## Exercise inputs
# # # #

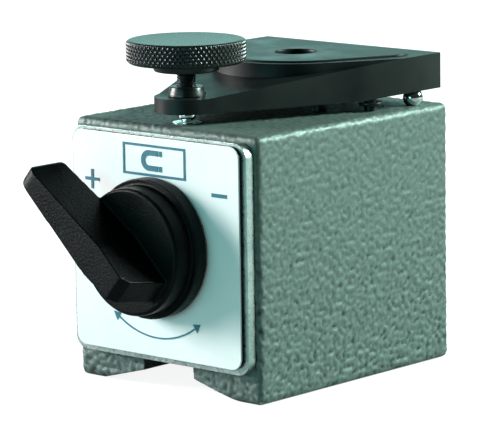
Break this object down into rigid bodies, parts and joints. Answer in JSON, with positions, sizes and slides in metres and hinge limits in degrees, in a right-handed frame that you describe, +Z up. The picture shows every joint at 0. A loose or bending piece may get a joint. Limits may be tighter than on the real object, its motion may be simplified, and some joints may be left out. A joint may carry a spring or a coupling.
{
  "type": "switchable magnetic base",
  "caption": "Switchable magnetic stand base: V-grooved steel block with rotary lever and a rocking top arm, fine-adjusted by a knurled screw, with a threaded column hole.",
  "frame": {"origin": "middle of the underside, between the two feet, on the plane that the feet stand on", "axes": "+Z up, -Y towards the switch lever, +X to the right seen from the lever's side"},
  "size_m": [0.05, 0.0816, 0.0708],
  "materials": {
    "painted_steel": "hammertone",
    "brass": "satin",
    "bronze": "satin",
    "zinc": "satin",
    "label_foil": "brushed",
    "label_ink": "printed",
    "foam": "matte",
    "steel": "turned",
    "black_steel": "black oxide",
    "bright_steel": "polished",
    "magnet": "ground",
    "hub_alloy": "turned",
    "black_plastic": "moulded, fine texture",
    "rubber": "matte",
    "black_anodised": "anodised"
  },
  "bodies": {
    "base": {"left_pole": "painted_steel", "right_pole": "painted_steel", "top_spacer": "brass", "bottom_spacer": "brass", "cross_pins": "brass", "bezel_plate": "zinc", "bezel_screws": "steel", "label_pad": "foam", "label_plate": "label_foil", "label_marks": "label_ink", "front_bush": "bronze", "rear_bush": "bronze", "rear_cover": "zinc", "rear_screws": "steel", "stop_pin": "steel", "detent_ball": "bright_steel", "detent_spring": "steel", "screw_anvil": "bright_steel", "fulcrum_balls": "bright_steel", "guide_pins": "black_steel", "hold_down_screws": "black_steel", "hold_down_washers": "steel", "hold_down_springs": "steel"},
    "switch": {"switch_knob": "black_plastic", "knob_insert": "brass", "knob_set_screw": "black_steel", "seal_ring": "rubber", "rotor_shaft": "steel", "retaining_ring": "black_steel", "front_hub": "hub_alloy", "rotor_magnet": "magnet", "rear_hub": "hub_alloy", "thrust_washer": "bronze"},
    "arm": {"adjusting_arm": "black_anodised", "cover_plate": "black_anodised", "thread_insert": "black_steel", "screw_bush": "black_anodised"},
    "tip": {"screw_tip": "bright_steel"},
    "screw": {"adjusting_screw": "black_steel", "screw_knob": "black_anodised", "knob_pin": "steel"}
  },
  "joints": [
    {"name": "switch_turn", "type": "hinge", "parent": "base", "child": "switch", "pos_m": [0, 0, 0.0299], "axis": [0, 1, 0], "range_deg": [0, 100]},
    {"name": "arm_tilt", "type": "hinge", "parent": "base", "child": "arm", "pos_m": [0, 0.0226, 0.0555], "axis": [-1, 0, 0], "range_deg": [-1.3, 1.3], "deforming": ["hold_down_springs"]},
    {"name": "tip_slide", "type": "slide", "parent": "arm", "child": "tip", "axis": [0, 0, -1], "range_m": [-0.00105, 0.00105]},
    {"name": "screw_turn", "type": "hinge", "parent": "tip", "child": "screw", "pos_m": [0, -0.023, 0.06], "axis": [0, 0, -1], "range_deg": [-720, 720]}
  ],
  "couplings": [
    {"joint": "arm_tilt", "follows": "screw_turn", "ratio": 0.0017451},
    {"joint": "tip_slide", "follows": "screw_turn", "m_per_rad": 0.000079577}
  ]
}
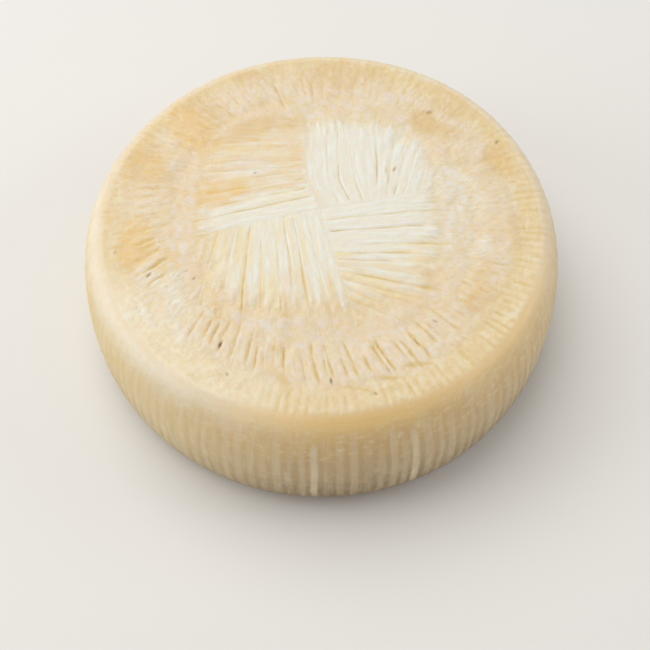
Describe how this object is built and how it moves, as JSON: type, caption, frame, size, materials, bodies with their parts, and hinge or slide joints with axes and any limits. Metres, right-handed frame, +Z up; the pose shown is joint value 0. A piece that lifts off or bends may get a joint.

# # # #

## Task objective
Using the entries above, please restate each one word for word.

## Correct result
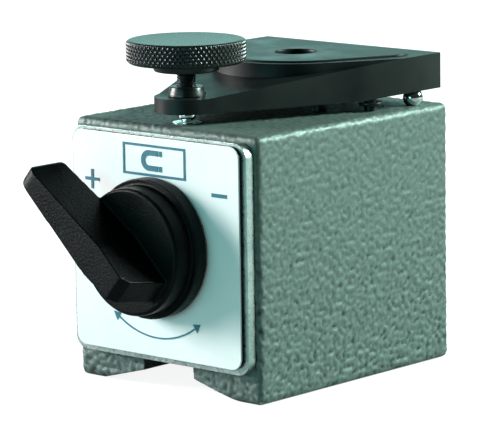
Break this object down into rigid bodies, parts and joints. Answer in JSON, with positions, sizes and slides in metres and hinge limits in degrees, in a right-handed frame that you describe, +Z up. The picture shows every joint at 0. A loose or bending piece may get a joint. Limits may be tighter than on the real object, its motion may be simplified, and some joints may be left out. A joint may carry a spring or a coupling.
{
  "type": "switchable magnetic base",
  "caption": "Switchable magnetic stand base: V-grooved steel block with rotary lever and a rocking top arm, fine-adjusted by a knurled screw, with a threaded column hole.",
  "frame": {"origin": "middle of the underside, between the two feet, on the plane that the feet stand on", "axes": "+Z up, -Y towards the switch lever, +X to the right seen from the lever's side"},
  "size_m": [0.05, 0.0816, 0.0708],
  "materials": {
    "painted_steel": "hammertone",
    "brass": "satin",
    "bronze": "satin",
    "zinc": "satin",
    "label_foil": "brushed",
    "label_ink": "printed",
    "foam": "matte",
    "steel": "turned",
    "black_steel": "black oxide",
    "bright_steel": "polished",
    "magnet": "ground",
    "hub_alloy": "turned",
    "black_plastic": "moulded, fine texture",
    "rubber": "matte",
    "black_anodised": "anodised"
  },
  "bodies": {
    "base": {"left_pole": "painted_steel", "right_pole": "painted_steel", "top_spacer": "brass", "bottom_spacer": "brass", "cross_pins": "brass", "bezel_plate": "zinc", "bezel_screws": "steel", "label_pad": "foam", "label_plate": "label_foil", "label_marks": "label_ink", "front_bush": "bronze", "rear_bush": "bronze", "rear_cover": "zinc", "rear_screws": "steel", "stop_pin": "steel", "detent_ball": "bright_steel", "detent_spring": "steel", "screw_anvil": "bright_steel", "fulcrum_balls": "bright_steel", "guide_pins": "black_steel", "hold_down_screws": "black_steel", "hold_down_washers": "steel", "hold_down_springs": "steel"},
    "switch": {"switch_knob": "black_plastic", "knob_insert": "brass", "knob_set_screw": "black_steel", "seal_ring": "rubber", "rotor_shaft": "steel", "retaining_ring": "black_steel", "front_hub": "hub_alloy", "rotor_magnet": "magnet", "rear_hub": "hub_alloy", "thrust_washer": "bronze"},
    "arm": {"adjusting_arm": "black_anodised", "cover_plate": "black_anodised", "thread_insert": "black_steel", "screw_bush": "black_anodised"},
    "tip": {"screw_tip": "bright_steel"},
    "screw": {"adjusting_screw": "black_steel", "screw_knob": "black_anodised", "knob_pin": "steel"}
  },
  "joints": [
    {"name": "switch_turn", "type": "hinge", "parent": "base", "child": "switch", "pos_m": [0, 0, 0.0299], "axis": [0, 1, 0], "range_deg": [0, 100]},
    {"name": "arm_tilt", "type": "hinge", "parent": "base", "child": "arm", "pos_m": [0, 0.0226, 0.0555], "axis": [-1, 0, 0], "range_deg": [-1.3, 1.3], "deforming": ["hold_down_springs"]},
    {"name": "tip_slide", "type": "slide", "parent": "arm", "child": "tip", "axis": [0, 0, -1], "range_m": [-0.00105, 0.00105]},
    {"name": "screw_turn", "type": "hinge", "parent": "tip", "child": "screw", "pos_m": [0, -0.023, 0.06], "axis": [0, 0, -1], "range_deg": [-720, 720]}
  ],
  "couplings": [
    {"joint": "arm_tilt", "follows": "screw_turn", "ratio": 0.0017451},
    {"joint": "tip_slide", "follows": "screw_turn", "m_per_rad": 0.000079577}
  ]
}
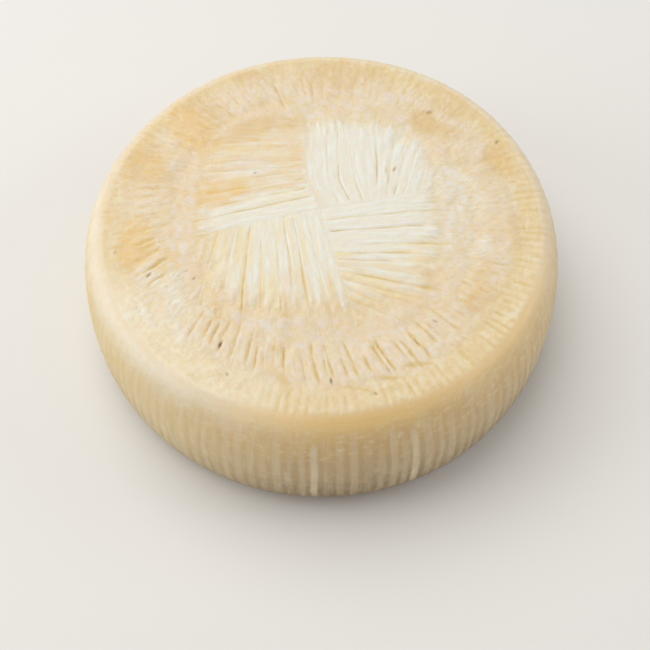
Describe how this object is built and how it moves, as JSON: type, caption, frame, size, materials, bodies with their parts, and hinge or slide joints with axes and any limits. Metres, right-handed frame, +Z up; the pose shown is joint value 0. A piece that lifts off or bends may get a joint.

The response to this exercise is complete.